Father Mapelli is the director at the Vatican Ethnological Museum and is in Australia this week to launch a book about the Vatican's Indigenous Australian collection.
In an effort to learn about the origins of the artefacts, Father Mapelli travelled to the Kimberley region and the Tiwi Islands.
"When we went to reconnect with the communities ... we asked the people about their ancestors, about the objects and about their meaning," he said.
"We have a keen interest in Australian and Aboriginal culture.
"The first permanent exhibition of the Vatican Museum has been dedicated to Aboriginal Australia."
The collection includes some of the earliest preserved Pukumani funeral poles from the Tiwi Islands, artworks from the Kimberley, and gifts given to popes on their travels.
Vatican officials claim the collection is one of the museum's most visited exhibitions.
"We have more than 6 million visitors [to the Vatican] every year," Father Mapelli said.
"More than 30,000 people every day have the opportunity to pass by these Pukumani poles or the other objects that came from Aboriginal Australia.

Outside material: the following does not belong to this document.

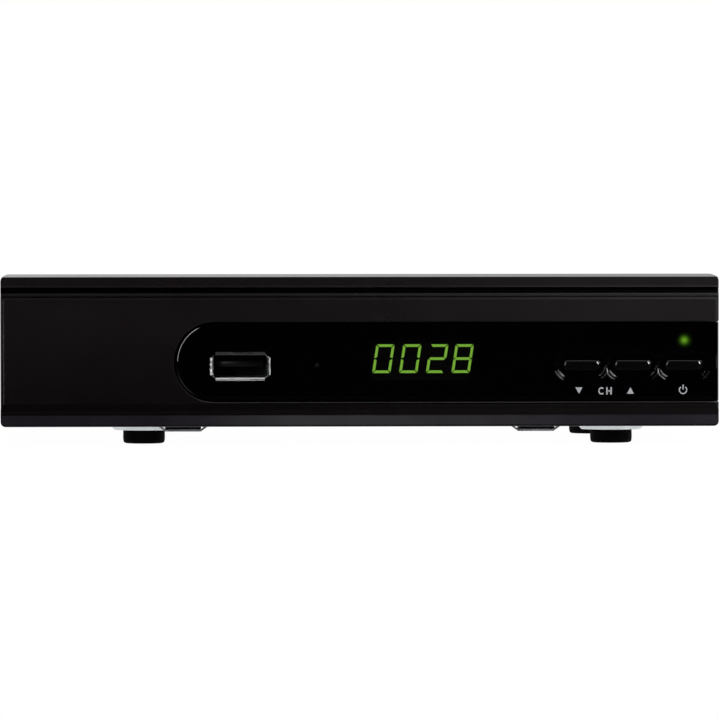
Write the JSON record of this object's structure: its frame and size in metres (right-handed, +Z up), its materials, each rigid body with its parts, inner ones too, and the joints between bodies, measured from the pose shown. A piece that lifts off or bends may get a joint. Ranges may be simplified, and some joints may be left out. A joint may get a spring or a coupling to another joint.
{
  "type": "satellite tv receiver",
  "caption": "Flat steel-cased satellite receiver: moulded black front, smoked window with digit display, USB socket and push keys, rubber feet, rear aerial, video, audio and power sockets.",
  "frame": {"origin": "on the table, under the middle of the object's box", "axes": "+X to the right seen from the front, +Y from the front to the rear sockets, +Z up"},
  "size_m": [0.168, 0.128, 0.04],
  "materials": {
    "painted_steel": "fine matt black powder coat",
    "galvanised_steel": "bare zinc-coated sheet, satin with a faint spangle",
    "screw_steel": "black zinc",
    "bright_screw": "bright zinc",
    "bezel_plastic": "fine-textured satin black moulding",
    "smoked_window": "polished smoked black",
    "key_plastic": "polished black",
    "black_rubber": "matt",
    "switch_body": "matt black",
    "plunger_plastic": "ivory",
    "display_case": "matt black face",
    "lit_segment": "lit yellow-green, diffused",
    "dark_segment": "unlit grey",
    "green_lamp": "diffused green epoxy",
    "eye_plastic": "dark infrared filter",
    "board": "green solder mask",
    "header_plastic": "matt black",
    "gilt_contact": "gilt",
    "usb_steel": "bright nickel-plated",
    "usb_insulator": "matt black",
    "chip_package": "moulded epoxy",
    "silicone_pad": "soft grey-blue",
    "heatsink_aluminium": "black anodised",
    "crystal_can": "nickel-plated",
    "capacitor_sleeve": "dark sleeve with a bright top",
    "coil_ferrite": "matt grey",
    "tinned_shield": "tinned",
    "nickel_barrel": "nickel-plated",
    "white_insulator": "natural white",
    "scart_plastic": "matt black",
    "coax_plastic": "matt black",
    "coax_insert": "orange",
    "dc_plastic": "matt black"
  },
  "bodies": {
    "case": {"top_cover": "painted_steel", "bottom_chassis": "galvanised_steel", "cover_screws": "screw_steel", "front_bezel": "bezel_plastic", "display_window": "smoked_window", "button_switches": "switch_body", "display_module": "display_case", "display_digits": "lit_segment", "dark_segments": "dark_segment", "standby_led": "green_lamp", "led_spacer": "header_plastic", "infrared_receiver": "eye_plastic", "front_board": "board", "board_link_strip": "header_plastic", "board_link_pins": "gilt_contact", "usb_shell": "usb_steel", "usb_tongue": "usb_insulator", "usb_contacts": "gilt_contact", "main_board": "board", "board_screws": "bright_screw", "board_standoffs": "bright_screw", "main_processor": "chip_package", "thermal_pad": "silicone_pad", "processor_heatsink": "heatsink_aluminium", "memory_chips": "chip_package", "flash_chip": "chip_package", "crystal": "crystal_can", "capacitors": "capacitor_sleeve", "power_coils": "coil_ferrite", "tuner_shield": "tinned_shield", "lnb_connector": "nickel_barrel", "lnb_core": "white_insulator", "lnb_nut": "nickel_barrel", "hdmi_shell": "usb_steel", "hdmi_tongue": "usb_insulator", "scart_socket": "scart_plastic", "scart_contacts": "gilt_contact", "coax_audio_jack": "coax_plastic", "coax_audio_sleeve": "nickel_barrel", "coax_audio_core": "coax_insert", "dc_power_jack": "dc_plastic", "dc_jack_pin": "nickel_barrel", "dc_jack_leaf": "gilt_contact", "front_left_foot": "black_rubber", "front_right_foot": "black_rubber", "rear_left_foot": "black_rubber", "rear_right_foot": "black_rubber"},
    "channel_down_key": {"channel_down_button": "key_plastic", "channel_down_plunger": "plunger_plastic"},
    "channel_up_key": {"channel_up_button": "key_plastic", "channel_up_plunger": "plunger_plastic"},
    "power_key": {"power_button": "key_plastic", "power_plunger": "plunger_plastic"}
  },
  "joints": [
    {"name": "channel_down_press", "type": "slide", "parent": "case", "child": "channel_down_key", "axis": [0, 1, 0], "range_m": [0, 0.00045], "stiffness_N_per_m": 700, "springref_m": -0.0006},
    {"name": "channel_up_press", "type": "slide", "parent": "case", "child": "channel_up_key", "axis": [0, 1, 0], "range_m": [0, 0.00045], "stiffness_N_per_m": 700, "springref_m": -0.0006},
    {"name": "power_press", "type": "slide", "parent": "case", "child": "power_key", "axis": [0, 1, 0], "range_m": [0, 0.00045], "stiffness_N_per_m": 700, "springref_m": -0.0006}
  ]
}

"It's a way to educate people about Aboriginal culture and spirituality and to engage with the spirituality."
Father Mapelli said the Ethnological Museum had not been an active collector like other museums.
"Many objects came as a gift of exchange in the 1850s from the Benedictine community of New Norcia in Western Australia," he said.
"A second group of objects came for a great exhibit that was organised in the Vatican in 1925 from the Kimberley region and the Tiwi Islands."
The museum catalogue, Australia: The Vatican Museums Indigenous Collection, is being launched in collaboration with the Australian Institute of Aboriginal and Torres Strait Islander Studies (AIATSIS) in Canberra.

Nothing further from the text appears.